Update: Judge Contillo’s July 29, 2017 opinion which, among other things, awarded Jones his attorney fees, is on-line here.
In his March 9, 2017 opinion, Bergen County Superior Court Judge Robert P. Contillo rejected Teaneck Township’s attempt to bar future Open Public Records Act (OPRA) requests from a man who made 380 requests in a two-month period. The judge also denied Teaneck’s bid to require the man to pay “extraordinary handling fees” and to relieve it from processing those requests.
According to the opinion, Elie C. Jones filed “an avalanche” of OPRA requests soon after the Township rejected a $10,000 settlement demand Jones had made to resolve his lawsuit against a Teaneck law enforcement officer. Judge Contillo noted that under the circumstances, “it is easy to under the Township’s frustration.” Still, he found that “OPRA requests–even those designed and timed to bludgeon a municipality into a financial settlement–cause no immediate or irreparable harm.” A showing of such harm is required before an injunction can be issued.
The judge noted that Teaneck is “not powerless” and that OPRA provides remedies for public entities facing an enormous number of requests. One remedy contained in N.J.S.A. 47:1A-5(g) permits the Township to deny requests that “substantially disrupt agency operations” if the requestor refuses the Township’s attempts to reach a solution that would accommodate both it and the requestor. For example, the Township could have requested that Jones prioritize his requests and assess a special service charge for the extraordinary amount of time it would take to fulfill them. Since the lawsuit was filed, Jones had abandoned 290 of his 380 requests, which Judge Contillo found undermined the Township’s argument for an injunction.

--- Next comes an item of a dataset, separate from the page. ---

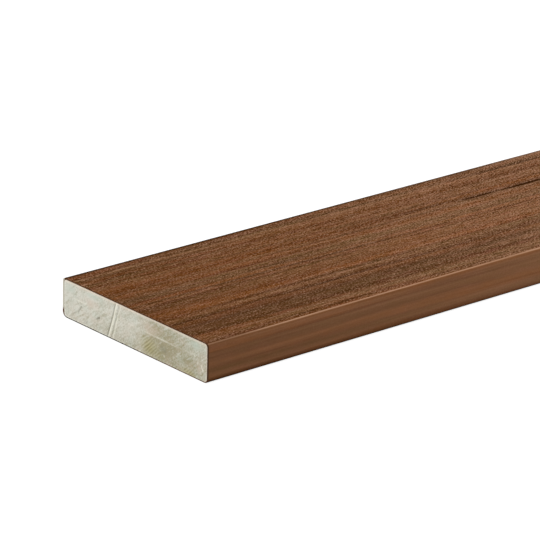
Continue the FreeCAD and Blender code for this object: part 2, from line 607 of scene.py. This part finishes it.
def make_piece(name, points, faces, numbers, material, node):
    """One named mesh with a number for each vertex under each heading, standing for a node of the frame."""
    mesh = bpy.data.meshes.new(name)
    mesh.from_pydata(points.tolist(), [], faces.tolist())
    for heading, values in numbers.items():
        layer = mesh.attributes.new(heading, "FLOAT", "POINT")
        layer.data.foreach_set("value", np.ascontiguousarray(values, dtype=np.float32).ravel())
    mesh.shade_smooth()
    mesh.set_sharp_from_angle(angle=EDGE_ANGLE)
    mesh.materials.append(material)
    if mesh.validate():
        raise RuntimeError(f"{name} has broken faces")
    piece = add_object(name, mesh)
    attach(piece, "root")
    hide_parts(node)
    return piece


def band(place, middle_and_half_width):
    """1 in the middle of a band, falling to 0 at its two sides."""
    middle, half_width = middle_and_half_width
    return (1 - abs(place - middle) * (1 / half_width)).clamped()


def rising(place, start_and_steepness):
    """0 up to a place, then rising to 1."""
    start, steepness = start_and_steepness
    return ((place - start) * steepness).clamped()


class Grain:
    """What the cap's mesh and noises say at each point, shared by the steps of its colour."""

    def __init__(self, shader):
        self.shader = shader
        place = {"Vector": shader.add("ShaderNodeTexCoord", out="Object")}
        self.along, self.side, self.up = (
            shader.add("ShaderNodeSeparateXYZ", {}, place, out=axis) for axis in "XYZ"
        )
        self.across = shader.attribute("grain_across")
        self.groove = shader.attribute("groove")
        self.dark = shader.attribute("dark_streak")
        self.warm = shader.attribute("warm_streak")
        self.pale = shader.attribute("pale_streak")
        self.past = shader.attribute("past_shoulder")
        self.far = self.side > 0
        self.foot = band(self.past, FOOT_BAND)

        # The embossing stops on the shoulder
        self.embossed = ((EMBOSSED_REACH - self.past) * (1 / EMBOSSED_FADE)).clamped()
        self.drift = shader.math("SINE", self.along * (2 * math.pi / DRIFT_LENGTH) + DRIFT_PHASE)
        self.hairlines = self.noise(HAIRLINES)
        self.brushed = self.noise(BRUSH)
        self.specks = self.noise(SPECKS)

    def noise(self, sizes):
        """One of the cap's noises, which follows the grain as it wanders."""
        return self.shader.noise(self.across, self.along, *sizes)


def cap_browns(shader, finish, grain):
    """The blend of two browns: a slow drift of the tone, broad bands, streaks and hairlines."""
    drift, embossed = grain.drift, grain.embossed
    tone = 0.32 + embossed * 0.145 + drift * 0.22 + grain.noise(BANDS) * (1.0 + embossed * 0.9)
    tone = tone + grain.noise(STREAKS) * (0.9 + embossed * (3.0 + drift * 1.3))
    tone = tone + grain.hairlines * (0.7 + embossed * (1.8 + drift * 0.4))
    colour = shader.blend(tone, finish.dark_brown, finish.light_brown)

    # Where the drift is low the walking face is darker and the edges are greyer. A pale haze over all of
    # the cap is painted sheen, stronger where the drift is high
    colour = shader.blend((0.14 - drift * 0.17) * embossed, colour, finish.pigment_and_shade)
    painted_sheen = 0.16 + drift * 0.11 + (drift * 0.04 - 0.05) * embossed
    colour = shader.blend(painted_sheen, colour, finish.pale)
    return shader.blend((0.06 - drift * 0.10) * (1 - embossed), colour, finish.dusk)


def cap_hues(shader, finish, grain, colour):
    """Bands and short flecks that lean to orange or to olive, and a rosy blush, all weaker on the edges."""
    embossed = grain.embossed
    hue = grain.noise(HUE) * (0.65 + embossed * 0.35)
    flecks = grain.noise(FLECKS) * (0.40 + embossed * 0.60)
    blush = grain.noise(BLUSH) * (0.30 + embossed * 0.70)
    colour = shader.blend(hue * 2.4 + flecks * 0.8, colour, finish.orange)
    colour = shader.blend(hue * -2.0 - flecks * 0.6, colour, finish.olive)
    colour = shader.blend(blush, colour, finish.rosy)
    return shader.blend(blush * -0.8, colour, finish.olive)


def cap_streaks(shader, finish, grain, colour):
    """Warm, pale and dark streaks, pressed lines, and fine marks painted as highlight and shade, all weaker
    on the edges.
    """
    drift, embossed, hairlines = grain.drift, grain.embossed, grain.hairlines

    # The fine marks are brushed strokes and specks, which are calmer where the drift is low
    marks = grain.brushed * (1.45 + drift * 0.35) + grain.specks * (5.2 + drift * 2.2)
    marks = marks * (0.08 + embossed * 0.92)

    strength = 0.40 + embossed * 0.60
    warm = grain.warm * (0.20 + embossed * 0.80) * (0.70 + hairlines * 2)
    pale = grain.pale * strength * (0.50 + hairlines * 2 + marks)
    dark = grain.dark * strength * (1.25 + hairlines * 2 + marks)
    colour = shader.blend(warm, colour, finish.orange)
    colour = shader.blend(pale, colour, finish.pale)
    colour = shader.blend(dark, colour, finish.pigment_and_shade)
    colour = shader.blend(grain.groove * embossed * 0.25, colour, finish.pigment_and_shade)
    # Painted highlight on the raised parts of the fine marks, and painted shade in their pits
    colour = shader.blend(marks * 0.82, colour, finish.pale)
    colour = shader.blend(marks * -0.94, colour, finish.pigment_and_shade)

    # Only the strongest dark streaks cover the marks
    return shader.blend((grain.dark - 1) * (1 + marks), colour, finish.pigment_and_shade)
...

Judge Contillo also denied the Township’s request that the court “assess a special handling fee” because “it is not for the court to assess the fee.” Rather, OPRA requires the Township to assess the fee leaving the requestor with the option to pay the fee, challenge it in court or abandon the request.
The court also wrote that if Township officials felt that Jones’ conduct constituted harassment, they could proceed against him under both the civil and criminal code.
Jones was represented in the matter by Walter M. Luers of Clinton.